Metrics That Matter

Five talent acquisition metrics will be critical to developing an effective hiring strategy post-COVID-19.

By Debbie Bolla

The global health crisis has caused organizations to shift many of their business approaches very quickly. One critical function that has been highly impacted by COVID-19 is hiring. From furloughs and hiring freezes to ramping up forces of essential workers, talent acquisition (TA) and HR teams have had to respond efficiently and effectively in a challenging landscape. And it’s time to pivot once again as workplaces reopen and leaders enter a new phase: recovery.

“TA leaders are thinking about recovering,” says Anne Bucher, senior vice president of global customer experience at Cielo, the world’s leading strategic recruitment process outsourcing (RPO) partner. “Current conversations are around ways to bring back requisitions and employees on furlough, and keep them grounded in what needs to happen now and what happens in the next step.
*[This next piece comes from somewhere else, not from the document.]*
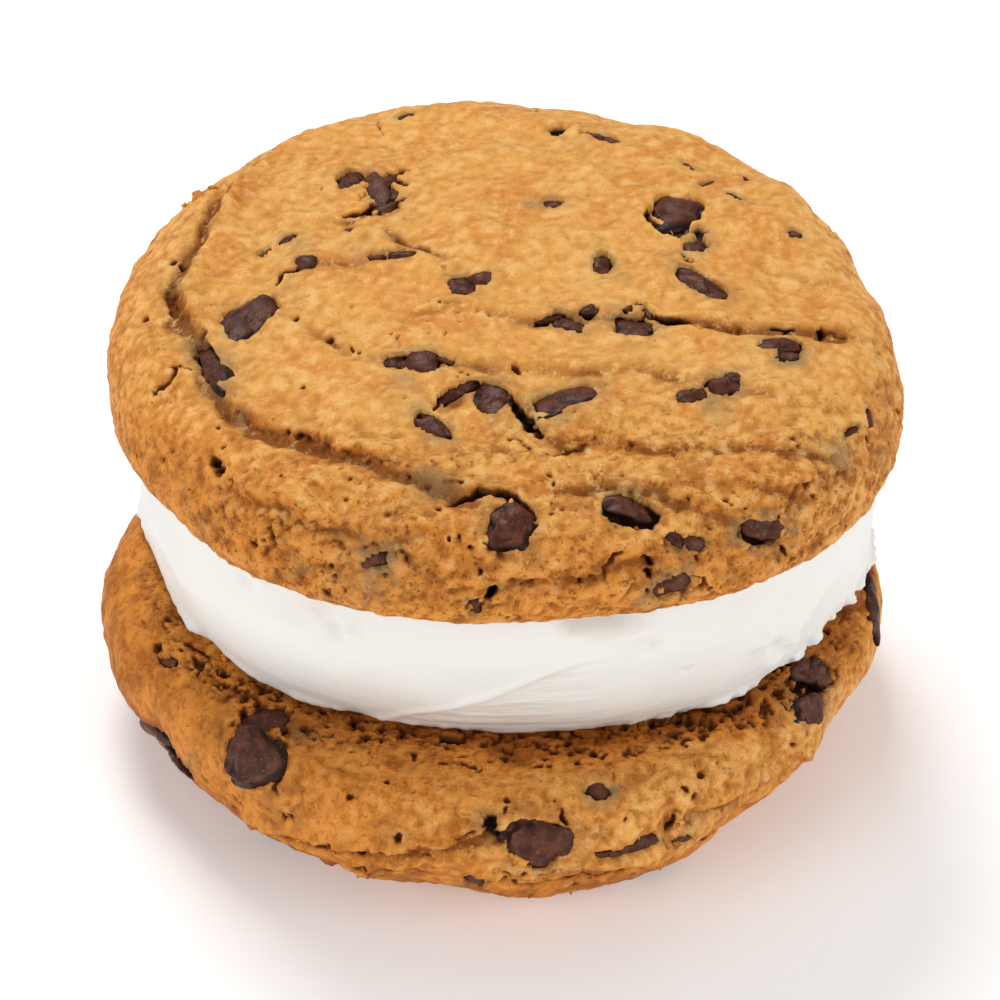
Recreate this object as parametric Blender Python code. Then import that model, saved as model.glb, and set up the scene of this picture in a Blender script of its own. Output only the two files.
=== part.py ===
"""Whoopie pie: two chocolate-chip cookies with their flat sides inward round a thick layer of cream.

Metres, +Z up. The origin is under the middle of the pie, on the surface that it rests on.
Angles are measured round +Z from +X, and the front of the pie faces -Y.
"""
import math
import random

import bmesh
import bpy
from mathutils import Matrix, Vector, noise
from mathutils.bvhtree import BVHTree

# Heights, from the resting surface up
GAP = 0.0003
BOTTOM_WIDEST = 0.0134
BOTTOM_FLAT = 0.0194
TOP_FLAT = 0.0440
TOP_WIDEST = 0.0477

# Radii in plan, before the outlines are made uneven
BOTTOM_RADIUS = 0.0431
TOP_RADIUS = 0.0444
FOOT_RADIUS = 0.0160

# Rounding of the two rims and the rise of the two domes
BOTTOM_SHOULDER = 0.0182
BOTTOM_EDGE = 0.0055
TOP_SHOULDER = 0.0088
TOP_SHOULDER_HEIGHT = 0.0105
TOP_EDGE = 0.0043
TOP_CROWN = 0.0030

# Cream: upright above, drawn in below, and most of all at the front
CREAM_RADIUS = 0.0404
CREAM_UPRIGHT_FROM = 0.0370
CREAM_TAPER_POWER = 1.5
CREAM_HALF_WIDTH = 0.0411
CREAM_FRONT = 0.0394
CREAM_BACK = 0.0402
CREAM_SIDEWAYS = 0.0010
CREAM_FOOT_HALF_WIDTH = 0.0396
CREAM_FOOT_FRONT = 0.0292
CREAM_FOOT_BACK = 0.0362
CREAM_FOOT_SIDEWAYS = 0.0020
CREAM_LUMP = 0.0005

# Uneven outlines: waves a turn, share of the radius, angle of the first crest in degrees
TOP_WAVES = ((1, 0.011, -24), (2, 0.018, -95), (3, 0.019, -98), (4, 0.011, -131), (5, 0.006, 147))
BOTTOM_WAVES = (
    (1, 0.014, 181), (2, 0.014, 83), (3, 0.017, 115), (4, 0.025, 22), (5, 0.009, 85), (6, 0.009, -94),
)
CREAM_WAVES = ((3, 0.004, 200), (5, 0.005, 75), (9, 0.003, 10))

# Relief of the baked faces: swellings of two sizes, kept low at the rims, and cracks
LUMP_SIZE = 0.0130
SMALL_LUMP_SIZE = 0.0060
LUMP_HEIGHT = 0.00070
SMALL_LUMP_HEIGHT = 0.00035
LUMP_SHARE_AT_RIM = 0.45
TOP_LUMPS = Vector((3.0, 0.0, 0.0))
BOTTOM_LUMPS = Vector((8.0, 0.0, 0.0))
SMOOTH_NEXT_TO_FLAT = 0.0005
CRACK_WIDTH = 0.0013
CRACK_DEPTH = 0.0011

# Cracks of the upper dome as (x, y) points; the first follows the rim and is given by angle and radius
RING_CRACK_TURNS = (
    (128, 0.0395), (150, 0.0350), (180, 0.0348), (205, 0.0335), (232, 0.0325), (262, 0.0355),
)
RING_CRACK = tuple(
    (radius * math.cos(math.radians(angle)), radius * math.sin(math.radians(angle)))
    for angle, radius in RING_CRACK_TURNS
)
SIDE_CRACK = ((0.0120, -0.0080), (0.0235, -0.0068), (0.0330, -0.0062), (0.0400, -0.0048))
FRONT_CRACK = ((0.0004, -0.0208), (0.0050, -0.0272), (0.0110, -0.0286), (0.0230, -0.0268), (0.0300, -0.0244))

# Ledge where the lower dome parts from its rim: its angles in degrees, height and depth
LEDGE_FROM = -128
LEDGE_TO = -52
LEDGE_HEIGHT = 0.0108
LEDGE_WIDTH = 0.0012
LEDGE_DEPTH = 0.0012

# Chips: a drop with a flat base that shows, sunk in the dough with its base just proud of it
CHIP_SIDES = 8
CHIP_HEIGHT = 0.0042
CHIP_TIP_SHARE = 0.35
CHIP_RISE = 0.0004
CHIP_SPACING = 0.0082
CHIP_LEAN = math.radians(12)
CHIP_ROUNDNESS = (0.55, 0.85)
RAY_START = 0.2

# The chips that show most: angle in degrees, distance out or height up, length, width, turn in degrees
TOP_CHIPS = (
    (127, 0.0230, 0.0070, 0.0055, -30),
    (74, 0.0335, 0.0066, 0.0032, -25),
    (36, 0.0243, 0.0066, 0.0060, 20),
    (3, 0.0226, 0.0066, 0.0036, -30),
    (-172, 0.0268, 0.0072, 0.0054, 40),
    (-160, 0.0338, 0.0064, 0.0034, 95),
    (-122, 0.0170, 0.0062, 0.0038, 0),
    (-97, 0.0202, 0.0078, 0.0056, -20),
    (-72, 0.0218, 0.0072, 0.0038, 15),
    (-36, 0.0283, 0.0066, 0.0038, 20),
    (-16, 0.0322, 0.0052, 0.0046, 0),
    (-90, 0.0386, 0.0064, 0.0064, 0),
    (-69, 0.0388, 0.0070, 0.0050, -10),
    (-52, 0.0436, 0.0050, 0.0040, 0),
)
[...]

Because there are not a lot of underlying economic conditions to COVID-19—it’s comparable to a natural disaster—we anticipate a swifter return.”

An important part of that recovery will be metrics: assessing talent needs and hiring processes to ensure they are effective as possible. “Tangible measures are changing and shifting and becoming more important in the new norm,” she says.
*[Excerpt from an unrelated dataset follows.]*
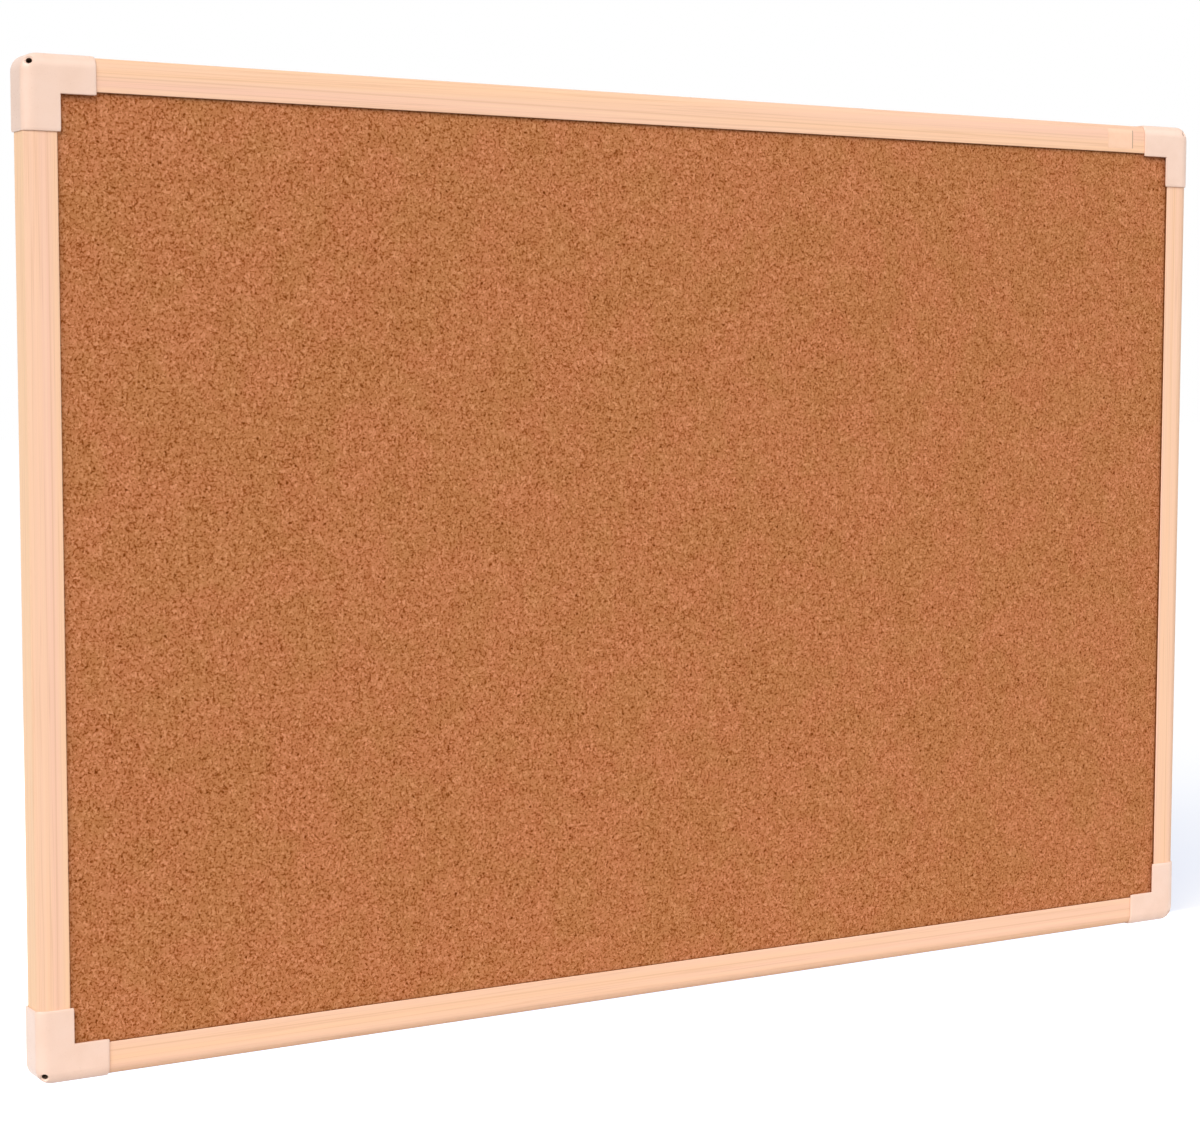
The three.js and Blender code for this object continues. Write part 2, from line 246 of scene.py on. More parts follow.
def wood_grain_foil():
    """Printed paper foil with a light straight grain, glued round a moulding and lacquered satin.

    To the eye: a pale warm wood colour with thin darker lines that run nearly the whole length of the
    rail, drift slowly and never cross it, one of them clearer than the rest. The outer round is painted
    a little darker, as painted shade, and the outer side paler, as painted light, all under a soft even
    sheen. The pattern lies on the foil's own map, across and along in metres, so it follows the rounds.
    A line is drawn where a slow noise is close to its middle value. The print's fibres are about 0.1 mm
    wide and are drawn several times as wide, so that they show.
    """
    band = (9 * MM, 900 * MM)  # across and along
    streak = (3 * MM, 500 * MM)
    fibre = (0.5 * MM, 60 * MM)
    slow_drift = (1000 * MM, 1600 * MM)
    relief = 0.05 * MM
    main_line = 2.5 * MM  # across, less what it drifts
    main_line_drift = 16 * MM
    main_line_core = 0.2 * MM
    main_line_edge = 0.7 * MM
    # Where the outer round gets painted shade, and where the outer side gets painted light
    round_middle = 5.5 * MM
    round_core = 1.5 * MM
    round_edge = 4.5 * MM
    side_start = 6.5 * MM
    side_full = 9 * MM
    material, tree, output = new_material("wood_grain_foil")
    place = add(tree, "ShaderNodeUVMap", uv_map="foil").outputs[0]

    def drawn_out(size, detail):
        """Noise that changes over that width across the rail and over that length along it."""
        width, length = size
        stretched = add(tree, "ShaderNodeMapping", {"Vector": place, "Scale": (1 / width, 1 / length, 1)})
        return add(tree, "ShaderNodeTexNoise",
                   {"Vector": stretched.outputs[0], "Scale": 1.0, "Detail": detail}).outputs[0]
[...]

Organizations will certainly be taking cost into consideration during the uncertain times ahead, but what else? Bucher points to five TA metrics that will be critical post-COVID-19.

  • Quality of hire. “There is going to be a lot of scrutiny around comparing quality of hire pre-COVID, during, and post-COVID,” she says. “During COVID, organizations had to do a lot things that weren’t typical to get the hire. HR will need to review carefully where they made changes and see if they still got the same quality of hire in the end.”

This type of review process will help examine efficiency gains and losses and drive future decision-making when it comes to streamlining the hiring process.

  • Time to fill. With COVID-19 forcing hiring leaders to make decisions quickly, time will continue to be of the essence for essential roles. “Organizations will be looking at time to fill to get people back into revenue-generating positions,” Bucher says. For those companies that made process changes to speed up the selection process during the height of the crisis, many will be working to maintain this shift into recovery for all roles to keep the efficiency and improved candidate experience.
  • Cost per hire. Organizations will be reevaluating their spend on attracting and engaging candidates, and are likely to pull back on recruitment marketing and branding budgets. “TA teams were spending a good amount of money three months ago when they were fighting for candidates. They will be reluctant now,” Bucher explains. Savvy organizations will look to take advantage of available talent, pushing cost per hire down. But organizations should be careful; high unemployment should not be an excuse to underinvest in your recruitment process. Top talent will still be hard to find, and companies want the best, not the first available talent.
  • Time to offer. The unique circumstances of the global health crisis encouraged HR leaders to be flexible in their approaches to hiring. For example, due to travel restraints, many teams had to leverage video interviewing tools in order to evaluate candidates. If these changes remain, time to offer will be impacted—positively. TA leaders need to keep an eye on where efficiencies can be achieved.
  • Source of hire. During this time, candidates may have shifted their online behavior and new tools may have been added into candidate generation approach. Be focused on where candidates are spending their time currently. Pay attention to where new hires are coming from and be willing to change the channel mix in response so no recruitment marketing spend is wasted.

Beyond a shift in the key metrics organizations will be watching closely, many will also be taking a slower approach to proactive hiring overall as the uncertainty has yet to clear. Requisition approval processes are becoming more stringent. Bucher says businesses will do more with less, leveraging the skills of current employees to keep initiatives moving forward while keeping costs down.

“Organizations should be looking at their internal mobility strategy and the way they can upskill their workforce and find transferable skills,” she explains. “A strong option for organizations is to have employees do a project for a few months before external headcount gets approved,” she says. “This will avoid any delays to business imperatives.”

One thing COVID-19 taught business leaders is the importance of agility and the ability to flex and scale. “As we come back, organizations will need to be able to fill demand spikes,” Bucher says. “We think organizations are already looking at talent pipeline and the engagement of that talent pipeline, and when things open back up, they will have people ready.”

This is a key time to think about total cost of ownership, both hard and soft costs, and try to incorporate more variability into the hiring model. That could include more flexible contracts with job boards and tech vendors or an RPO partnership to create a fully variable model for hiring dips and spikes.